NEW YORK (Reuters) - Investors and fund managers bitten by the collapse in subprime mortgages are now looking for new opportunities to trade bonds linked to traditionally volatile commodity prices and risky emerging markets.

While the ensuing credit crunch from the subprime collapse reduced liquidity and rocked markets globally, there are some who see a comeback in packaging commodities and emerging market securities -- even though they are viewed as some of the riskiest investments in the marketplace.

"These are very new markets," said Mirko Mikelic, a fund manager at Fifth Third Asset Management in Grand Rapids, Michigan. "I don't think many investors feel yet they are going to be compensated...I think people will look at it, but it's not clear if it's a viable market."

Some managers are already setting up deals, however. But the shape of the business is changing. The era of the small manager "has probably come to an end," according to Alex Cigolle, chief investment officer of Strategos Capital Management, the CDO management unit of Philadelphia-based Cohen & Co. "You're going to see massive consolidation."

That shrinking market is sparking a new migration on Wall Street. Now, in a search for higher-yielding assets -- and new jobs -- an army of structured credit experts is studying products such as Collateralized Commodity Obligations, or CCOs, that are tied to the performance of a portfolio of underlying commodities, such as precious metals or energy prices.

For more details on CCOs, see

The gravitation toward commodities makes sense as new records in oil, gold and wheat prices helped five of the world's best-known commodity indexes gain an average of 18 percent through September, trouncing stocks and bonds.

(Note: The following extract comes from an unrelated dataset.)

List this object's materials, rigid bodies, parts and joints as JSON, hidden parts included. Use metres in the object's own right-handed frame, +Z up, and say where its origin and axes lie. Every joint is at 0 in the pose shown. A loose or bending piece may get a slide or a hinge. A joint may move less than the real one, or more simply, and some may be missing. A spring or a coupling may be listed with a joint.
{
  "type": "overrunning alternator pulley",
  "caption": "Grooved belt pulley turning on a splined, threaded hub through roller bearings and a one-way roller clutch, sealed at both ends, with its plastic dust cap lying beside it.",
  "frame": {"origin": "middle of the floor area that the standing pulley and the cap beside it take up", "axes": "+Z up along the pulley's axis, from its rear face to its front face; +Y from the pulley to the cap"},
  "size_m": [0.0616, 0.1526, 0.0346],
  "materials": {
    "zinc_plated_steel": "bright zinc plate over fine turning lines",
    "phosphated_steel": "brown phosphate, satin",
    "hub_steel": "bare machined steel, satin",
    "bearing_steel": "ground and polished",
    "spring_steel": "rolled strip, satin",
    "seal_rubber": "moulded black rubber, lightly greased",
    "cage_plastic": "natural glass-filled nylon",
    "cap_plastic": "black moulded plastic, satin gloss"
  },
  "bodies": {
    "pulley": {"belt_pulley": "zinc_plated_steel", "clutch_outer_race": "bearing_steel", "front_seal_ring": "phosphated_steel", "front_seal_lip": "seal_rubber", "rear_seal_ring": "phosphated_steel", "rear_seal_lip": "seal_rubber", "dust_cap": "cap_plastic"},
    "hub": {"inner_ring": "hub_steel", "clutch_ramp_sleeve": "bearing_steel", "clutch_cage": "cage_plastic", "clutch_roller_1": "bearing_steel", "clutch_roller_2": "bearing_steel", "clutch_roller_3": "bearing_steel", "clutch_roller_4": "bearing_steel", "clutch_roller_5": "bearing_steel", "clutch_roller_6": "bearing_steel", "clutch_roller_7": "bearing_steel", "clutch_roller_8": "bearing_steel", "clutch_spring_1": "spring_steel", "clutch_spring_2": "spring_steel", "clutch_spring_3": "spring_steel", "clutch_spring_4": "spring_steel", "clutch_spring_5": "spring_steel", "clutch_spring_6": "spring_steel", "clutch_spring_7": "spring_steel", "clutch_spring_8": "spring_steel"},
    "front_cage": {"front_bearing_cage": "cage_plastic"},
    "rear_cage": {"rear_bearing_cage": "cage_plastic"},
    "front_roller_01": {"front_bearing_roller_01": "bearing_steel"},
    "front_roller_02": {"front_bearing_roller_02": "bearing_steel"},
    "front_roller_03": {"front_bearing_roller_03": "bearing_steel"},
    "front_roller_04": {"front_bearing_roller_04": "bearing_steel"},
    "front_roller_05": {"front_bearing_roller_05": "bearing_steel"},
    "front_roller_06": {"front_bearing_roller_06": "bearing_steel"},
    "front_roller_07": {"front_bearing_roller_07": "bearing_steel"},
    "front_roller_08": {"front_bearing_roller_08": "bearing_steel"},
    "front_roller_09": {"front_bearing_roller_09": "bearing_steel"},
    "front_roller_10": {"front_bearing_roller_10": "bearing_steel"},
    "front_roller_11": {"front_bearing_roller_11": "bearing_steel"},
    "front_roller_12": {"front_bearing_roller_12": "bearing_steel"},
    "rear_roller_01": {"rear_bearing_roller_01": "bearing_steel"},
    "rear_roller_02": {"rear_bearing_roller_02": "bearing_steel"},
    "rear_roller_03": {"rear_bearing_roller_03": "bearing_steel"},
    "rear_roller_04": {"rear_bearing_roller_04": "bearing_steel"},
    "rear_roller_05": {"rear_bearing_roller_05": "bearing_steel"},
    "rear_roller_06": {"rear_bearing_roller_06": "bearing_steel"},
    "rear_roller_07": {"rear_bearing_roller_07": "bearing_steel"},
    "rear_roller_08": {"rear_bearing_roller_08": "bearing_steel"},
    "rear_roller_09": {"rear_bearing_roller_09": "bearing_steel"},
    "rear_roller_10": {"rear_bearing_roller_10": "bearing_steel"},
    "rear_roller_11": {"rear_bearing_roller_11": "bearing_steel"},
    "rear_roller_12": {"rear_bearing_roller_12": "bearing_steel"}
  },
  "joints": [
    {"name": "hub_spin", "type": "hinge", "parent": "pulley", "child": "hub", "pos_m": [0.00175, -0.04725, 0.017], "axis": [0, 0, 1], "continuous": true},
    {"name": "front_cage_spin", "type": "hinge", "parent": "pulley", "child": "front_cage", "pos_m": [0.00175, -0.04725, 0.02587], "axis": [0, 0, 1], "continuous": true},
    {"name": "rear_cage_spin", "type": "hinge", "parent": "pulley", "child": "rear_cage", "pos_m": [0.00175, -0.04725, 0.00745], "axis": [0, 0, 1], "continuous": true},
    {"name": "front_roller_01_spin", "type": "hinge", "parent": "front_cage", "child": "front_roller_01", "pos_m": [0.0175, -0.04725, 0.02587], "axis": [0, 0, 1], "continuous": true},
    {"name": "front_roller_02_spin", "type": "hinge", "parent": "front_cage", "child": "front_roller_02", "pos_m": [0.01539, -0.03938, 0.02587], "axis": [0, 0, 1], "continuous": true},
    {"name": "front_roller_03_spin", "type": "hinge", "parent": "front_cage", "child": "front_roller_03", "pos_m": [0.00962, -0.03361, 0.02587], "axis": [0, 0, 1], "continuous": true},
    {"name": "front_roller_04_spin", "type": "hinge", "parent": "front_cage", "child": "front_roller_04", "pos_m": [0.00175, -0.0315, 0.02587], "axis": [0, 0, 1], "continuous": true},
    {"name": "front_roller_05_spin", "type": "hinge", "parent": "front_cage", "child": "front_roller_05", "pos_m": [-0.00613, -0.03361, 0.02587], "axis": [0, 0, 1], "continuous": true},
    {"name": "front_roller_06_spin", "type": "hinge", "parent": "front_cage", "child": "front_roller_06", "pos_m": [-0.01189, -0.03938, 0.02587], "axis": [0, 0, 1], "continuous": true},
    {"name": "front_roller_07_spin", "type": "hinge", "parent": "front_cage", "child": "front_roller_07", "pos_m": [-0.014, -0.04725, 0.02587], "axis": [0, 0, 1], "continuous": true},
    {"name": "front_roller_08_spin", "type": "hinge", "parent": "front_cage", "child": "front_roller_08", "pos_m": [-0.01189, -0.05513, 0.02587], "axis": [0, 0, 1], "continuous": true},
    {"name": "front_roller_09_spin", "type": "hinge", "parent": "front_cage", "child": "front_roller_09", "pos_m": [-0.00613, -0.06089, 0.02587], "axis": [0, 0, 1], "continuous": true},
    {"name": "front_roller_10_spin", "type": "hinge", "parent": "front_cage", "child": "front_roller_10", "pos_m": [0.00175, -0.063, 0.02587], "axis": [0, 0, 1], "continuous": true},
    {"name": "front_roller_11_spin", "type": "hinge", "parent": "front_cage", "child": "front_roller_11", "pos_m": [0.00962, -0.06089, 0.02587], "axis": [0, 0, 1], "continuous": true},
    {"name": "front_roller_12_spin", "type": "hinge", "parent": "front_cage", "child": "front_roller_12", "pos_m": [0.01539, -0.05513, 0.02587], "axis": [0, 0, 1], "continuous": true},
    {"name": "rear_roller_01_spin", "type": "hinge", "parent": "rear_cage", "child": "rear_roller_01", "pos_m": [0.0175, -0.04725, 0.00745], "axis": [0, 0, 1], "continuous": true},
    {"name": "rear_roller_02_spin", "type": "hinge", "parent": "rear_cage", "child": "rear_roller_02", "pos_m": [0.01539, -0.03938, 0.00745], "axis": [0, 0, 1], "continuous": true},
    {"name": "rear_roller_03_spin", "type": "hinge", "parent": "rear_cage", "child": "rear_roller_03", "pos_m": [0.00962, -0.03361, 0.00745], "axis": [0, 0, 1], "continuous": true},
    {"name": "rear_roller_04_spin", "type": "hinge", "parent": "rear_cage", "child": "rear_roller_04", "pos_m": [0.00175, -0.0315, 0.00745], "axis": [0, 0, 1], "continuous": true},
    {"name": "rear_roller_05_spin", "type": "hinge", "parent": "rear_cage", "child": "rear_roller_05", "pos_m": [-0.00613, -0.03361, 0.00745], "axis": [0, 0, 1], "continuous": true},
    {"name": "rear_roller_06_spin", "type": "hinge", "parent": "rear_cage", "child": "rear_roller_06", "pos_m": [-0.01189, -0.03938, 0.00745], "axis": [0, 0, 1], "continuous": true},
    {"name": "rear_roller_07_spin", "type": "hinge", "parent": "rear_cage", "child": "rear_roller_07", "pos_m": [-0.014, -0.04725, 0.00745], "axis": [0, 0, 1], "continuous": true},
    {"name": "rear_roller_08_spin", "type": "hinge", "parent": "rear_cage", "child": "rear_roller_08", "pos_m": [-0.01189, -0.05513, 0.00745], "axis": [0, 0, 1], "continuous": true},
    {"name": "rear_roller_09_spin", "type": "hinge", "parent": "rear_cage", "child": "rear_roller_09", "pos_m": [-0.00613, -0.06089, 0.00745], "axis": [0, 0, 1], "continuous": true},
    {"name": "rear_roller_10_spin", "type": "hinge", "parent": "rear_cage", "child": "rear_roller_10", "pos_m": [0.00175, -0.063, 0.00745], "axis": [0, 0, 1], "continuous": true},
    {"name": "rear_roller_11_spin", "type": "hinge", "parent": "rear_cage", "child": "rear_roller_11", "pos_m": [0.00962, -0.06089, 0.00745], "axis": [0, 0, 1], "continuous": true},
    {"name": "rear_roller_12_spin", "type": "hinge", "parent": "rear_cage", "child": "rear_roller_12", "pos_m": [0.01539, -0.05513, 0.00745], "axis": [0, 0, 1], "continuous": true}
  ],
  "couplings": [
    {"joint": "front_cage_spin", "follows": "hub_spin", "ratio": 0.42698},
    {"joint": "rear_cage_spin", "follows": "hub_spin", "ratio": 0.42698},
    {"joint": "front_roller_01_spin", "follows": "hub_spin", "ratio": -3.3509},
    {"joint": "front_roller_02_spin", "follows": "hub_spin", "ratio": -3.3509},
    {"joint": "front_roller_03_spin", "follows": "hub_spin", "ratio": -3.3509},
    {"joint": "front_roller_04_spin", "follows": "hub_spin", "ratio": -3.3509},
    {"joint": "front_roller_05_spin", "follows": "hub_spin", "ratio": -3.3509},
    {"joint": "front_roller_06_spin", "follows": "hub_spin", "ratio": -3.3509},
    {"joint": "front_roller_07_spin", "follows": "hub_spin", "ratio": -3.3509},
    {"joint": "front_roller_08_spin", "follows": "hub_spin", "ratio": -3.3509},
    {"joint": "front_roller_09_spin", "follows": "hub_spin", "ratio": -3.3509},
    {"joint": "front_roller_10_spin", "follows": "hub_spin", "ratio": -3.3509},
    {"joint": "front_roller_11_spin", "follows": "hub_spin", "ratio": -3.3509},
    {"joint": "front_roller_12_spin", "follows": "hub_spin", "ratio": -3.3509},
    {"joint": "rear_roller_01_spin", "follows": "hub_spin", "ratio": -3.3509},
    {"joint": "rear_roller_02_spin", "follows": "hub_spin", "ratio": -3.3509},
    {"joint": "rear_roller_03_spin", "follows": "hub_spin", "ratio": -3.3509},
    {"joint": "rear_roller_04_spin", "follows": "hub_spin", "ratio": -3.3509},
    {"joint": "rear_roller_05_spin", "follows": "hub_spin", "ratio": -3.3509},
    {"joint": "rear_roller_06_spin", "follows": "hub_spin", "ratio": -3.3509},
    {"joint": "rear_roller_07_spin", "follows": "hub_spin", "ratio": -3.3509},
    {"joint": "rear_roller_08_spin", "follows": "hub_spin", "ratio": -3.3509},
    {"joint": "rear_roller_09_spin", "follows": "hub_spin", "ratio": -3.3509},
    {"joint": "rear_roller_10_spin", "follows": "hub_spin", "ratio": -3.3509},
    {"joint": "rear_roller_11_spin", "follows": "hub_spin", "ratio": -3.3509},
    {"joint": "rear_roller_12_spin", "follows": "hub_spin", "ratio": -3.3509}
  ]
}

"Things like debt linked to commodities and emerging market CDOs are still being sold," said Lars Gloessner, a senior consultant for Huxley Associates, a Wall Street job recruiter. "Those might potentially be areas where people will shift and where deals might get done."

"Businesses are disappearing because there are no deals to manage," Gloessner said. "People are talking about CDO-like structures on other products."

CCO

Here's how a typical CCO works. The issuer sells protection on the underlying commodity portfolio to the counterparty under what is known as a "trigger swap agreement."

To fund its obligations under the swap, the issuer sells notes in the amount of the protection sold, according to Fitch Ratings. Proceeds from the notes then serve as collateral for the issuer's exposure under the swap until it matures.

At maturity the issuer liquidates the remaining asset and returns the proceeds to noteholders.

Like CDOs, the risk of owning CCOs depends on the structure's exposure to declining assets and diversification.

The risk is if there is a "trigger event," in which the valuation price of a commodity falls below a predetermined trigger price at a specified time or over a specified period.  Continued...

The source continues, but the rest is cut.